(begin)

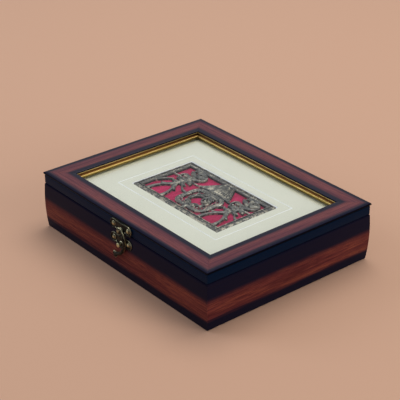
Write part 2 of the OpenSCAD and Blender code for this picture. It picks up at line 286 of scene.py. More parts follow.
def woodFinish(name, isRail):
    shader = Shader(name, Coat_Weight=0.0, Coat_Roughness=wood["coatRough"],
                    Specular_IOR_Level=wood["shine"], Specular_Tint=wood["shineTint"])
    along, inward, height, onSide = grainAxes(shader)
    long = along + onSide * wood["otherBar"]

    def grain(kind):
        length, across, detail, rough = wood[kind]
        return shader.noise(shader.vector(long * length, inward * across, height * across),
                            1.0, detail, rough)

    def below(top, depths):
        return shader.band(height, top / mm - depths[0], top / mm - depths[1])

    streaks = grain("streaks")
    fine = grain("fine")
    cloud = grain("cloud")
    wander = (streaks - 0.5) * wood["wander"][0] + (cloud - 0.5) * wood["wander"][1]
    low, lowEnd, highStart, high = wood["railBands"] if isRail else wood["wallBands"]
    across = inward if isRail else height
    level = across + wander * (wood["railWander"] if isRail else 1.0)
    red = shader.band(level, low, lowEnd) * (1 - shader.band(level, highStart, high))
    if isRail:
        red = red * below(topZ, wood["redDepth"])
    tone = shader.band(streaks * 0.85 + cloud * 0.25, 0.40, 0.66)
    deep = wood["topRedDeep"] if isRail else wood["redDeep"]
    mid = wood["topRed"] if isRail else wood["red"]
    warm = shader.mix(tone, deep, mid)
    light = wood["railLight"] if isRail else wood["wallLight"]
    warm = shader.mix(shader.band(fine * 0.7 + cloud * 0.4, 0.50, 0.70) * light, warm,
                      wood["redLight"])
    warm = shader.mix(shader.band(grain("pore"), 0.52, 0.66) * wood["pores"], warm,
                      wood["redDeep"])
    dark = shader.mix(streaks, wood["black"], wood["blackWarm"])
    rough = wood["rough"] + fine * wood["roughSpread"]
    if isRail:
        # painted shadow: from lipFade below the lip upward the side turns near black, standing in
        # for the shade under the lip
        lip = below(topZ, (rails["lipTall"] + wood["lipFade"], rails["lipTall"]))
        side = shader.mix(lip, wood["railBlack"], wood["lipShadowBlack"])
        dark = shader.mix(below(topZ, wood["blackDepth"]), side, dark)
        polish = below(topZ, wood["polishDepth"]) * shader.band(inward, *wood["polishIn"])
        shader.to(Coat_Weight=polish * wood["topCoat"])
    else:
        rough = rough + below(rimZ, wood["seamDepth"]) * wood["seamRough"]
    shader.to(Base_Color=shader.mix(red, dark, warm), Roughness=rough)
    shader.bump(streaks * 0.6 + fine * 0.4, 0.10, 0.25 * mm)
    return shader.material


def arcPoints(cx, cy, r, start, end, steps):
    turns = [math.radians(start + (end - start) * k / steps) for k in range(steps + 1)]
    return [(cx + r * math.cos(a), cy + r * math.sin(a)) for a in turns]


def scaled(points):
    return [(x * mm, y * mm) for x, y in points]


def finishMesh(name, bm, material, smoothAngle=38):
    bmesh.ops.recalc_face_normals(bm, faces=bm.faces)
    mesh = bpy.data.meshes.new(name)
    bm.to_mesh(mesh)
    bm.free()
    for face in mesh.polygons:
        face.use_smooth = True
    mesh.set_sharp_from_angle(angle=math.radians(smoothAngle))
    mesh.materials.append(material)
    piece = bpy.data.objects.new(name, mesh)
    bpy.context.scene.collection.objects.link(piece)
    return piece


def settle(piece, body, slotName, *replaced):
    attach(piece, body)
    if replaced:
        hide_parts(*replaced)
    return piece


def vertsOf(made):
    return [part for part in made if isinstance(part, bmesh.types.BMVert)]


def closedRing(bm, points):
    verts = [bm.verts.new(p) for p in points]
    return [bm.edges.new((verts[k - 1], verts[k])) for k in range(len(verts))]


def carryRing(bm, edges, frames):
    # extrudes a ring drawn for the first frame through the others, then closes both ends
    first = list(edges)
    for before, after in zip(frames, frames[1:]):
        made = bmesh.ops.extrude_edge_only(bm, edges=edges)["geom"]
        edges = [part for part in made if isinstance(part, bmesh.types.BMEdge)]
        bmesh.ops.transform(bm, matrix=after @ before.inverted(), verts=vertsOf(made))
    bmesh.ops.holes_fill(bm, edges=first + list(edges), sides=0)


def nestedRings(bm, loops):
    # loops holds (half width, half depth, height) of one rectangle after another
    start = loops[0]
    edges = closedRing(bm, [(sx * start[0], sy * start[1], start[2])
                            for sx, sy in ((-1, -1), (1, -1), (1, 1), (-1, 1))])
    for w, d, z in loops[1:] + [start]:
        made = bmesh.ops.extrude_edge_only(bm, edges=edges)["geom"]
        edges = [part for part in made if isinstance(part, bmesh.types.BMEdge)]
        for vert in vertsOf(made):
            vert.co = (math.copysign(w, vert.co.x), math.copysign(d, vert.co.y), z)
    bmesh.ops.remove_doubles(bm, verts=bm.verts, dist=0.001 * mm)


def addTo(whole, part, matrix=None):
    if matrix is not None:
        bmesh.ops.transform(part, matrix=matrix, verts=part.verts)
    bmesh.ops.recalc_face_normals(part, faces=part.faces)
    mesh = bpy.data.meshes.new("part")
    part.to_mesh(mesh)
    part.free()
    whole.from_mesh(mesh)
    bpy.data.meshes.remove(mesh)


def sweep(whole, section, path, wides, talls, lift):
    # carries a closed section along (x, y) points in mm, lift mm up, with a width and a
    # height in mm for each point
    frames = []
    count = len(path)
    for k in range(count):
        before = Vector(path[max(k - 1, 0)])
        after = Vector(path[min(k + 1, count - 1)])
        heading = math.atan2(after.y - before.y, after.x - before.x)
        frames.append(Matrix.Translation((path[k][0] * mm, path[k][1] * mm, lift * mm))
                      @ Matrix.Rotation(heading, 4, "Z")
                      @ Matrix.Diagonal((1, wides[k] * mm, talls[k] * mm, 1)))
    part = bmesh.new()
    ring = closedRing(part, [frames[0] @ Vector((0, y, z)) for y, z in section])
    carryRing(part, ring, frames)
    addTo(whole, part)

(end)

Extract each line of the material exactly as it stands.

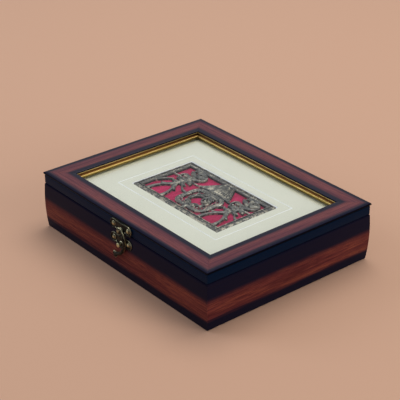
Write part 2 of the OpenSCAD and Blender code for this picture. It picks up at line 286 of scene.py. More parts follow.
def woodFinish(name, isRail):
    shader = Shader(name, Coat_Weight=0.0, Coat_Roughness=wood["coatRough"],
                    Specular_IOR_Level=wood["shine"], Specular_Tint=wood["shineTint"])
    along, inward, height, onSide = grainAxes(shader)
    long = along + onSide * wood["otherBar"]

    def grain(kind):
        length, across, detail, rough = wood[kind]
        return shader.noise(shader.vector(long * length, inward * across, height * across),
                            1.0, detail, rough)

    def below(top, depths):
        return shader.band(height, top / mm - depths[0], top / mm - depths[1])

    streaks = grain("streaks")
    fine = grain("fine")
    cloud = grain("cloud")
    wander = (streaks - 0.5) * wood["wander"][0] + (cloud - 0.5) * wood["wander"][1]
    low, lowEnd, highStart, high = wood["railBands"] if isRail else wood["wallBands"]
    across = inward if isRail else height
    level = across + wander * (wood["railWander"] if isRail else 1.0)
    red = shader.band(level, low, lowEnd) * (1 - shader.band(level, highStart, high))
    if isRail:
        red = red * below(topZ, wood["redDepth"])
    tone = shader.band(streaks * 0.85 + cloud * 0.25, 0.40, 0.66)
    deep = wood["topRedDeep"] if isRail else wood["redDeep"]
    mid = wood["topRed"] if isRail else wood["red"]
    warm = shader.mix(tone, deep, mid)
    light = wood["railLight"] if isRail else wood["wallLight"]
    warm = shader.mix(shader.band(fine * 0.7 + cloud * 0.4, 0.50, 0.70) * light, warm,
                      wood["redLight"])
    warm = shader.mix(shader.band(grain("pore"), 0.52, 0.66) * wood["pores"], warm,
                      wood["redDeep"])
    dark = shader.mix(streaks, wood["black"], wood["blackWarm"])
    rough = wood["rough"] + fine * wood["roughSpread"]
    if isRail:
        # painted shadow: from lipFade below the lip upward the side turns near black, standing in
        # for the shade under the lip
        lip = below(topZ, (rails["lipTall"] + wood["lipFade"], rails["lipTall"]))
        side = shader.mix(lip, wood["railBlack"], wood["lipShadowBlack"])
        dark = shader.mix(below(topZ, wood["blackDepth"]), side, dark)
        polish = below(topZ, wood["polishDepth"]) * shader.band(inward, *wood["polishIn"])
        shader.to(Coat_Weight=polish * wood["topCoat"])
    else:
        rough = rough + below(rimZ, wood["seamDepth"]) * wood["seamRough"]
    shader.to(Base_Color=shader.mix(red, dark, warm), Roughness=rough)
    shader.bump(streaks * 0.6 + fine * 0.4, 0.10, 0.25 * mm)
    return shader.material


def arcPoints(cx, cy, r, start, end, steps):
    turns = [math.radians(start + (end - start) * k / steps) for k in range(steps + 1)]
    return [(cx + r * math.cos(a), cy + r * math.sin(a)) for a in turns]


def scaled(points):
    return [(x * mm, y * mm) for x, y in points]


def finishMesh(name, bm, material, smoothAngle=38):
    bmesh.ops.recalc_face_normals(bm, faces=bm.faces)
    mesh = bpy.data.meshes.new(name)
    bm.to_mesh(mesh)
    bm.free()
    for face in mesh.polygons:
        face.use_smooth = True
    mesh.set_sharp_from_angle(angle=math.radians(smoothAngle))
    mesh.materials.append(material)
    piece = bpy.data.objects.new(name, mesh)
    bpy.context.scene.collection.objects.link(piece)
    return piece


def settle(piece, body, slotName, *replaced):
    attach(piece, body)
    if replaced:
        hide_parts(*replaced)
    return piece


def vertsOf(made):
    return [part for part in made if isinstance(part, bmesh.types.BMVert)]


def closedRing(bm, points):
    verts = [bm.verts.new(p) for p in points]
    return [bm.edges.new((verts[k - 1], verts[k])) for k in range(len(verts))]


def carryRing(bm, edges, frames):
    # extrudes a ring drawn for the first frame through the others, then closes both ends
    first = list(edges)
    for before, after in zip(frames, frames[1:]):
        made = bmesh.ops.extrude_edge_only(bm, edges=edges)["geom"]
        edges = [part for part in made if isinstance(part, bmesh.types.BMEdge)]
        bmesh.ops.transform(bm, matrix=after @ before.inverted(), verts=vertsOf(made))
    bmesh.ops.holes_fill(bm, edges=first + list(edges), sides=0)


def nestedRings(bm, loops):
    # loops holds (half width, half depth, height) of one rectangle after another
    start = loops[0]
    edges = closedRing(bm, [(sx * start[0], sy * start[1], start[2])
                            for sx, sy in ((-1, -1), (1, -1), (1, 1), (-1, 1))])
    for w, d, z in loops[1:] + [start]:
        made = bmesh.ops.extrude_edge_only(bm, edges=edges)["geom"]
        edges = [part for part in made if isinstance(part, bmesh.types.BMEdge)]
        for vert in vertsOf(made):
            vert.co = (math.copysign(w, vert.co.x), math.copysign(d, vert.co.y), z)
    bmesh.ops.remove_doubles(bm, verts=bm.verts, dist=0.001 * mm)


def addTo(whole, part, matrix=None):
    if matrix is not None:
        bmesh.ops.transform(part, matrix=matrix, verts=part.verts)
    bmesh.ops.recalc_face_normals(part, faces=part.faces)
    mesh = bpy.data.meshes.new("part")
    part.to_mesh(mesh)
    part.free()
    whole.from_mesh(mesh)
    bpy.data.meshes.remove(mesh)


def sweep(whole, section, path, wides, talls, lift):
    # carries a closed section along (x, y) points in mm, lift mm up, with a width and a
    # height in mm for each point
    frames = []
    count = len(path)
    for k in range(count):
        before = Vector(path[max(k - 1, 0)])
        after = Vector(path[min(k + 1, count - 1)])
        heading = math.atan2(after.y - before.y, after.x - before.x)
        frames.append(Matrix.Translation((path[k][0] * mm, path[k][1] * mm, lift * mm))
                      @ Matrix.Rotation(heading, 4, "Z")
                      @ Matrix.Diagonal((1, wides[k] * mm, talls[k] * mm, 1)))
    part = bmesh.new()
    ring = closedRing(part, [frames[0] @ Vector((0, y, z)) for y, z in section])
    carryRing(part, ring, frames)
    addTo(whole, part)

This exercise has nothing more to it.